Estávamos indo para o jogo, quando o Vadinho falou com uma voz baixa, cansada e irritada.
— Amanhã tenho que levantar às seis.
Era uma discussão interna, que havia resvalado para fora. Resolvi me meter naquela briga do meu amigo consigo mesmo, só para provocar.
— Amanhã é sábado.
Ele ficou meio surpreso, como se eu tivesse adivinhado o que estava pensando. Sequer percebera ter deixado escapar parte do seu diálogo-monólogo mental.
— É, eu sei — E passou a me dar a agenda dele, que iniciava com uma corrida, passava por festa no colégio da filha, almoço, jantar, a revisão de um trabalho e outras coisas mais que já me esqueci.
— Vadinho. Amanhã é sábado. Não vai.
— Aonde?
— Onde tu não quiser.
Ele riu, mudou de assunto e seguimos para o estádio.
A física tem muitos campos “esotéricos”. Aqueles com regras que nossa mente se recusa a aceitar. Um dos mais divertidos é o da relatividade do tempo.

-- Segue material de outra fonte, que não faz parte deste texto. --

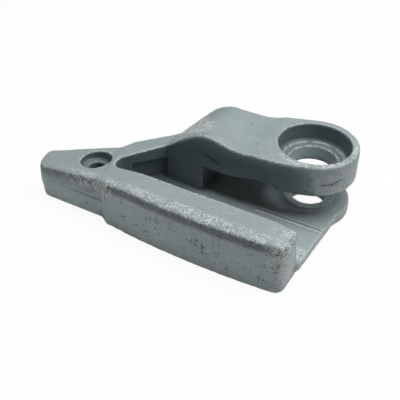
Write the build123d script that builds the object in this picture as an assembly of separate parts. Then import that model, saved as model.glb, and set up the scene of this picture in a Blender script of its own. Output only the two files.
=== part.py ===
from build123d import *
import math
import os

# One steel casting: a corner adapter that carries one bucket tooth and bolts over a bucket's lip.
# All sizes are in millimetres.
# The origin is on the axis of the lip bolt, at the level that the casting rests on.
# +X points to the rear, away from the tooth, +Y to the middle of the bucket and +Z up.

# Lip bolt and its seat
strap_bore_radius = 18.5
strap_bore_land = 1.6
plate_bore_radius = 16.4
counterbore_radius = 31.9
counterbore_floor_bevel = 2.4
counterbore_rim_bevel = 1.0
seat_thickness = 14.2
seat_cone_width = 3.2
bore_mouth_bevel = 2.4

# Base plate under the lip
plate_top = 13.6
plate_thickness = 9.4
plate_rear_inset = 3.6
plate_rear_skew = 2.0
plate_corner_radius = 5.0
plate_lap = 3.0
plate_far_inset = 24.0
plate_edge_radius = 2.4
bolt_boss_radius = 37.0
bolt_boss_bevel = 2.2
bolt_ring_radius = 25.0
bolt_ring_height = 2.0
bolt_ring_bevel = 1.6
ridge_width = 4.6
ridge_height = 0.9
ridge_length = 62.0
ridge_place = -44.0

# Strap over the lip
lip_gap = 24.0
strap_top = 69.1
strap_near = -46.5
strap_near_front = -108.0
strap_far_inset = 25.8
strap_end_wall = 7.5
strap_blend_start = -42.0
strap_blend_angle = 70.0
strap_flare_angle = 20.0
strap_edge_radius = 2.0
strap_pad_radius = 46.0
strap_pad_bevel = 3.4
strap_pad_lap = 2.0
hump_rise = (-108.3, 62.0)
hump_top = (-86.0, 72.8)
hump_dip = (-57.0, 68.2)
hump_end = (-40.0, 69.1)

# Throat between strap and plate
throat_front = -85.5
throat_front_height = 27.0
throat_sag = (-66.0, 26.0)
throat_arch = (-34.0, 31.5)

# Outer leg beside the bucket's side wall
leg_rear = 28.8
leg_inner = -92.2
leg_outer_middle = -124.8
leg_outer_rear = -121.2
leg_height = 49.1
leg_top_radius = 6.5
leg_corner_radius = 8.8
leg_base_radius = 2.0

# Head that joins the leg, the strap and the plate to the nose
top_slope = 0.13
pin_top_drop = 6.7
shoulder_near = (-141.9, -118.8)
shoulder_far = (-156.5, -47.6)
shoulder_front_near = (-149.5, -113.8)
shoulder_front_far = (-162.3, -58.0)
head_far_bend = (-123.0, -17.0)
flank_front = -105.6
head_edge_radius = 2.5
head_corner_radius = 4.0

# Wedge slot for the bucket's side wall
slot_end_radius = 10.8
slot_far_corner = (-124.2, -43.9)
slot_far_angle = 50.0
slot_edge_radius = 1.2
pocket_top = 34.8
pocket_depth = 4.5
pocket_front = -145.5

# Nose that the tooth slides over
nose_axis_angle = 13.0
nose_root = (-154.5, -85.9)
nose_root_width = 61.0
nose_root_cover = 6.0
nose_length = 69.0
nose_taper_angle = 13.0
nose_step = 0.7
nose_floor_gap = 1.0
nose_draft_angle = 3.0
nose_parting_height = 21.0
nose_tip_near_radius = 9.5
nose_tip_far_radius = 6.2
nose_edge_radius = 4.2

# Tooth pin
pin_place = (-172.2, -87.3)
pin_bore_radius = 7.3
retainer_radius = 13.8
retainer_depth = 8.2
retainer_rim_bevel = 0.8

# How far a cutting tool runs past the casting
clear = 20.0

# How far off a point may lie and still count as on an edge's place
near_by = 1.0

# Places that follow from the sizes above
plate_rear = bolt_boss_radius - plate_rear_inset
plate_far = bolt_boss_radius - plate_far_inset
strap_end_radius = counterbore_radius + strap_end_wall
strap_far = strap_end_radius - strap_far_inset
top_slope_height = leg_height - pin_top_drop


def along(angle):
    """Unit vector in plan, turned from +X by an angle in degrees."""
    return Vector(math.cos(math.radians(angle)), math.sin(math.radians(angle)))


def prism(points, low, high):
    """Solid between two heights over a straight-edged plan."""
    plan = make_face(Polyline(*points, close=True))
    return Pos(0, 0, low) * extrude(plan, high - low)


def drum(radius, low, high, place=(0, 0)):
    """Upright cylinder between two heights."""
    return Pos(place[0], place[1], low) * extrude(Circle(radius), high - low)


def side_view(outline, near, far):
    """Solid that has one side view between two depths along Y."""
    face = Plane.XZ * make_face(outline)
    return Pos(0, far, 0) * extrude(face, far - near)


def upright_edge(solid, x, y):
    """The vertical edge of a solid that passes nearest to a point in plan."""
    edges = solid.edges().filter_by(Axis.Z)
    return min(edges, key=lambda edge: math.hypot(edge.center().X - x, edge.center().Y - y))


def edges_at(solid, height):
    """Edges of a solid that lie at one height."""
    return solid.edges().filter_by_position(Axis.Z, height - 0.01, height + 0.01)


def top_height(x):
    """Height of the sloped top of nose and head at one X."""
    return top_slope_height + top_slope * (x - pin_place[0])


def under_top(drop):
    """Everything under the sloped top and the level top of the leg, lowered by a drop."""
    front = nose_root[0] - nose_length - clear
    level_start = pin_place[0] + (leg_height - top_slope_height) / top_slope
    rear = leg_rear + clear
    outline = Polyline(
        (front, -clear),
        (rear, -clear),
        (rear, leg_height - drop),
        (level_start, leg_height - drop),
        (front, top_height(front) - drop),
        close=True,
    )
    return side_view(outline, leg_outer_middle - clear, bolt_boss_radius + clear)


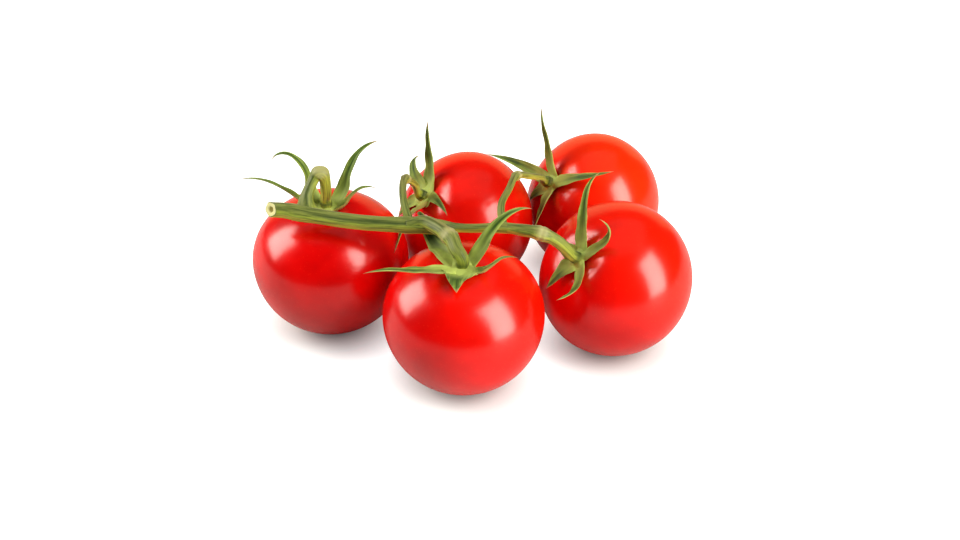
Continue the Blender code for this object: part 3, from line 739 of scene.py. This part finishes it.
def makeMainStem(route):
    # radius eases from the cut's to the far end's past the front stalk, swells at each stalk and has ribs;
    # the cut end closes inwards ring by ring to a slightly sunk pith
    curve, distance, at = smoothCurve(route)
    frontFork = at[stalks["front"]["root"]]
    thin = smoothStep(distance, frontFork - 4.0, frontFork + 5.0)
    radius = vine["cutRadius"] + (vine["farRadius"] - vine["cutRadius"]) * thin
    for stalk in stalks.values():
        radius = radius + vine["nodeSwell"] * bell(distance - at[stalk["root"]], vine["nodeSpread"])
    radius = radius * (1 - 0.25 * smoothStep(distance, distance[-1] - 3.0, distance[-1]))
    around = np.linspace(0.0, 2 * math.pi, vine["around"], endpoint=False)[None, :]
    ribs = 1.0 + vine["ribShare"] * (np.cos(vine["ribs"] * around + 0.03 * distance[:, None]) - 1.0)
    radii = radius[:, None] * ribs
    offsets, spoke, along = ringsRound(curve, radii, around)
    tilt = np.arctan2(spoke[..., 2], -spoke[..., 1])
    reach = smoothStep(distance, 8.0, 14.0) * (1 - smoothStep(distance, frontFork + 2, frontFork + 8))
    groove = bell(tilt - vine["creaseTilt"], 0.22) * reach[:, None]
    rings = curve[:, None, :] + offsets * (1 - vine["crease"] * groove)[..., None]
    cutFacing = np.array(vine["cutFacing"])
    slant = -(offsets @ cutFacing) / (along[0] @ cutFacing)
    rings = rings + along[0] * (slant * (1 - smoothStep(distance, 0.0, 6.0))[:, None])[..., None]
    # the crease is darkened in colour too, by 0.7 of its share: painted shade in the crease
    marks = barkMarks(spoke, radii, around, distance, 0 * distance, 0.7 * groove)

    # the cut: share of the radius and how deep each ring of it lies
    shares = np.array([0.1, 0.3, 0.42, 0.5, 0.8, 0.93])[:, None]
    depth = np.array([0.35, 0.3, 0.12, 0.0, 0.0, 0.02])[:, None, None]
    face = curve[0] + (rings[0] - curve[0]) * shares[..., None] + along[0] * depth
    faceTone = np.stack([0 * shares + 0 * around, 0 * shares + 0 * around, shares + 0 * around], axis=-1)
    faceGrain = marks["grain"][0] * shares[..., None]
    rings[0] = rings[0] + along[0] * 0.1
    rings = np.concatenate([face, rings])
    grain = np.concatenate([faceGrain, marks["grain"]])
    tone = np.concatenate([faceTone, marks["barkTone"]])
    part = tubePart(rings, {"grain": grain, "barkTone": tone})
    cutQuads = (len(face) - 1) * vine["around"]

    def slotOf(faces):
        # the first rows of quads and the first fan are the cut
        slots = np.zeros(len(faces), dtype=np.int32)
        slots[:cutQuads] = 1
        slots[len(part["quads"]):len(part["quads"]) + vine["around"]] = 1
        return slots

    piece = addPiece("vine_main", [part], [barkMaterial, cutMaterial], slotOf)
    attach(piece, "root")
    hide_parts("main_stem")


def makeStalk(name, route):
    # a tube from inside the main stem to the hub: it starts slim, widens along the stem into a web, swells at
    # the knuckle with a crease round it, and widens again where it meets the hub, with a band of painted
    # shade there
    stalk = stalks[name]
    axis = fruitTurn(fruits[name])[:, 2]
    seat = seats[name]
    root = route[stalk["root"]]
    beam = route[min(stalk["root"] + 1, len(route) - 1)] - route[stalk["root"] - 1]
    beam = beam / np.linalg.norm(beam)
    points = [root]
    if stalk["upstream"] > 2.0:
        rise = np.array([0.0, 0.0, stalk["crown"]])
        points = [root - beam * stalk["upstream"], root - beam * 0.4 * stalk["upstream"] + rise]
    points += [seat + np.array(offset) for offset in stalk["route"]] + [seat + vine["approach"] * axis, seat]
    curve, distance, at = smoothCurve(points)
    fromEnd = distance[-1] - distance
    away = distance - at[len(points) - len(stalk["route"]) - 2 + stalk["knuckle"]]
    middle = smoothStep(fromEnd, 1.0, 5.0)
    radius = (vine["stalkRadius"] + stalk["thicker"] * middle
              + vine["knuckleSwell"] * bell(away, vine["knuckleSpread"])
              - vine["knuckleCrease"] * bell(away, 0.35)
              + (vine["endRadius"] - vine["stalkRadius"]) * (1 - smoothStep(fromEnd, 0.5, 4.0)))
    radius = radius * (vine["rootShare"] + (1 - vine["rootShare"]) * smoothStep(distance, 0.0, 5.0))
    around = np.linspace(0.0, 2 * math.pi, vine["around"], endpoint=False)[None, :]
    ribs = 1.0 + vine["ribShare"] * (np.cos(vine["ribs"] * around + 0.05 * distance[:, None]) - 1.0)
    radii = radius[:, None] * ribs
    offsets, spoke, _ = ringsRound(curve, radii, around)
    near = bell(distance, vine["rootReach"])[:, None]
    offsets = offsets + beam * ((offsets @ beam) * stalk["web"] * near + stalk["lean"] * near)[..., None]
    rings = curve[:, None, :] + offsets
    # painted shade: a darker band round the stalk where it meets the hub
    joint = vine["jointShade"] * bell(fromEnd - vine["jointAt"], vine["jointSpread"])[:, None] + 0 * radii
    marks = barkMarks(spoke, radii, around, distance, 0.6 * bell(away, 1.2), joint)
    piece = addPiece("vine_" + name, [tubePart(rings, marks)], [barkMaterial])
    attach(piece, "root")
    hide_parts("stalk_" + name)


mainPoints = [seats[name] + np.array(offset) for name, offset in mainRoute]
makeMainStem(mainPoints)
for fruitName in fruits:
    makeStalk(fruitName, mainPoints)
print("vine: main stem and", len(stalks), "stalks")

# the studio: a white sweep lit by a soft box on either side, a low warm one behind and a weak one overhead;
# away from the object the sweep glows by itself, and its glow fades out round each fruit as a painted shadow
studio = {
    "floorSize": 3000.0,
    "floorColour": "#B8C4C2",
    "floorDrop": 0.05,  # how far the sweep lies under the fruits' flats
    "bounce": 0.15,  # share of the glow that reaches the fruits
    "floorSteps": 320,
    "glowFrom": 2.0,  # distance from where the nearest fruit rests at which the glow starts, and is full
    "glowTo": 33.0,
    "fill": 0.05,
    "target": (4.4, 24.6, 20.0),  # mm from the front fruit's centre in plan, and above the surface
    "elevation": 32.0,
    "distance": 400.0,
    "lens": 52.5,
    "boxAim": 0.02,  # m above the surface that the soft boxes face
}
# azimuth and elevation in degrees as seen from the object, distance and size in metres
softBoxes = {
    "leftBox": {"azimuth": 170, "elevation": 30, "distance": 0.60, "size": (0.34, 0.40), "radiance": 7.4,
                "tint": "#FFF8F0"},
    "rightBox": {"azimuth": -36, "elevation": 29, "distance": 0.60, "size": (0.32, 0.62), "radiance": 8.1,
                 "tint": "#FFF8F0"},
    "backBox": {"azimuth": 90, "elevation": 12, "distance": 0.80, "size": (1.4, 0.5), "radiance": 0.95,
                "tint": "#FFC48C"},
    "topBox": {"azimuth": 90, "elevation": 80, "distance": 0.90, "size": (0.9, 0.9), "radiance": 0.3,
               "tint": "#FFF8F0"},
}


def makeFloor():
    # a square grid, finer towards the middle by the share's fifth power, just under the fruits; its glow
    # rises with the distance from where the nearest fruit rests, so the dimmer ring round each fruit is
    # painted shadow
    share = np.linspace(-1.0, 1.0, studio["floorSteps"] + 1)
    place = studio["floorSize"] / 2 * (0.08 * share + 0.92 * share ** 5)
    x, y = np.meshgrid(place, place)
    feet = np.array([centre[:2] for centre in centres.values()])
    gap = np.hypot(x[..., None] - feet[:, 0], y[..., None] - feet[:, 1]).min(axis=-1)
    # painted shadow: no glow near where a fruit rests, full glow from glowTo on
    glow = smoothStep(gap, studio["glowFrom"], studio["glowTo"])
    row = np.arange(studio["floorSteps"])[:, None] * (studio["floorSteps"] + 1)
    corner = (row + np.arange(studio["floorSteps"])).ravel()
    below = studio["floorSteps"] + 1
    faces = np.stack([corner, corner + 1, corner + below + 1, corner + below], axis=1)
    mesh = bpy.data.meshes.new("sweep")
    points = np.stack([x, y, np.full_like(x, -studio["floorDrop"])], axis=-1).reshape(-1, 3) * mm
    mesh.from_pydata(points.tolist(), [], faces.tolist())
    mesh.attributes.new("glow", "FLOAT", "POINT").data.foreach_set("value", glow.ravel().astype(np.float32))
    material = bpy.data.materials.new("mattWhiteSweep")
    material.use_nodes = True
    tree = material.node_tree
    shader = tree.nodes["Principled BSDF"]
    lit = addNode(tree, "ShaderNodeAttribute", {"attribute_name": "glow"})
    rays = addNode(tree, "ShaderNodeLightPath")
    seen = addNode(tree, "ShaderNodeMapRange", {"To Min": studio["bounce"], "To Max": 1.0},
                   {"Value": rays.outputs["Is Camera Ray"]})
    glowing = addNode(tree, "ShaderNodeMath", {"operation": "MULTIPLY"},
                      {0: lit.outputs["Fac"], 1: seen.outputs["Result"]})
    tree.links.new(glowing.outputs[0], shader.inputs["Emission Strength"])
    shader.inputs["Emission Color"].default_value = (1.0, 1.0, 1.0, 1.0)
    shader.inputs["Base Color"].default_value = hexColour(studio["floorColour"])
    shader.inputs["Roughness"].default_value = 0.6
    shader.inputs["Specular IOR Level"].default_value = 0.2
    mesh.materials.append(material)
    floor = bpy.data.objects.new("sweep", mesh)
    bpy.context.scene.collection.objects.link(floor)


def makeSoftBox(name, box):
    # an area light that faces the object; its power = pi times its area times its radiance
    azimuth, elevation = math.radians(box["azimuth"]), math.radians(box["elevation"])
    toward = Vector((math.cos(elevation) * math.cos(azimuth), math.cos(elevation) * math.sin(azimuth),
                     math.sin(elevation)))
    light = bpy.data.lights.new(name, "AREA")
    light.shape = "RECTANGLE"
    light.size, light.size_y = box["size"]
    light.color = hexColour(box["tint"])[:3]
    light.energy = math.pi * box["size"][0] * box["size"][1] * box["radiance"]
    lamp = bpy.data.objects.new(name, light)
    lamp.location = toward * box["distance"] + Vector((0.0, 0.0, studio["boxAim"]))
    lamp.rotation_euler = toward.to_track_quat("Z", "Y").to_euler()
    bpy.context.scene.collection.objects.link(lamp)


def makeWorld():
    # dim white all round as fill; where it is seen directly it is white like the sweep
    world = bpy.data.worlds.new("studioRoom")
    world.use_nodes = True
    tree = world.node_tree
    rays = addNode(tree, "ShaderNodeLightPath")
    level = addNode(tree, "ShaderNodeMapRange", {"To Min": studio["fill"], "To Max": 1.0},
                    {"Value": rays.outputs["Is Camera Ray"]})
    background = tree.nodes["Background"]
    background.inputs["Color"].default_value = (1.0, 1.0, 1.0, 1.0)
    tree.links.new(level.outputs["Result"], background.inputs["Strength"])
    bpy.context.scene.world = world


def makeCamera():
    # looks along +Y and down by the elevation at a point set off from the front fruit
    x, y, z = studio["target"]
    front = centres["front"]
    target = Vector((front[0] + x, front[1] + y, z)) * mm
    elevation = math.radians(studio["elevation"])
    back = Vector((0.0, -math.cos(elevation), math.sin(elevation)))
    camera = bpy.data.cameras.new("camera")
    camera.lens = studio["lens"]
    camera.sensor_width = 36.0
    camera.clip_start = 0.01
    holder = bpy.data.objects.new("camera", camera)
    holder.location = target + back * studio["distance"] * mm
    holder.rotation_euler = back.to_track_quat("Z", "Y").to_euler()
    bpy.context.scene.collection.objects.link(holder)
    bpy.context.scene.camera = holder


makeFloor()
for boxName, softBox in softBoxes.items():
    makeSoftBox(boxName, softBox)
makeWorld()
makeCamera()
bpy.context.scene.view_settings.view_transform = "Standard"
bpy.context.scene.view_settings.look = "Medium High Contrast"
print("studio: sweep, soft boxes, room and camera")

Quando você acelera em um avião, seu tempo passará um pouco (muito pouco) mais lento do que o tempo de quem ficou em terra. Se você vive em uma montanha bem alta, ocorre o contrário. Seu tempo passará mais rápido, quando comparado com quem vive na beira da praia.
Essas curiosidades científicas são interessantes, mas não tem efeitos práticos para quem tem apenas quinze minutos de almoço e um monte de coisas a fazer. O tempo, para essas pessoas, não é relativo, ele é apenas escasso. O dia é uma prisão dividida em vinte quatro horas, que não comporta tudo o que se deve e se quer fazer.
Por eu e você, no nosso cotidiano, muito mais importante do que explicações científicas e demonstrações matemáticas é a percepção do tempo.
Alguns dizem que somos animais racionais. Eu nos prefiro chamar de animais subjetivos. Cada um percebe o mundo ao seu redor de uma forma própria e única. O ponteiro do relógio (quem ainda usa relógio com ponteiros?) passa muito rápido quando temos muitas coisas a fazer. Desloca-se como uma tartaruga preguiçosa levando uma pedra em cima do casco, quando estamos tomados pelo tédio, esperando alguém chegar. Os minutos andam da mesma forma nos dois casos, o que muda é a sua percepção.
Compreender isso é a chave para definir como será o seu relacionamento com o tempo.
Se você deixar, ele lhe impõe um relacionamento abusivo. Coordenará tudo e cada momento seu. Você atravessará o dia apenas para chegar na cama, ligar o despertador e ficar sendo vigiado por este sentinela das horas.
Outros conseguem uma espécie de casamento cansado. Convivem com a cronologia sem amor, mas também sem grandes dissabores. Conseguiram estabelecer zonas de convivência e têm alguns momentos só seus que permeiam a rotina de obrigações.
Raros são o que se enamoraram pelo tempo. Dançam com ele. Tomam em suas mãos o deslizar dos segundos e os convencem a fazer suas vontades. Você deve abrir espaços para esse novo relacionamento com o tempo. Grandes brechas, onde poderá fazer o que gosta — pescar, escrever, ficar com os filhos, namorar, assistir a um filme, seja o que for — da forma mais lenta e significativa possível. Dizer ao tempo que ele é seu e que ele passará prazerosamente.
Alguns pensarão que o nosso relacionamento com o tempo não importa. Ao final, ele nos ganhará. Que depois dos momentos de prazer, virão outros de compromisso, trabalho e obrigações. Virão dissabores. A própria morte estará lá, como um marco, aguardando.
Estão errados. Não competimos com o tempo. Ele nos precede e sucede. O que interessa é o que fazemos enquanto ele está aqui ao nosso lado.
E você, está pronto para apaixonar-se pelo tempo?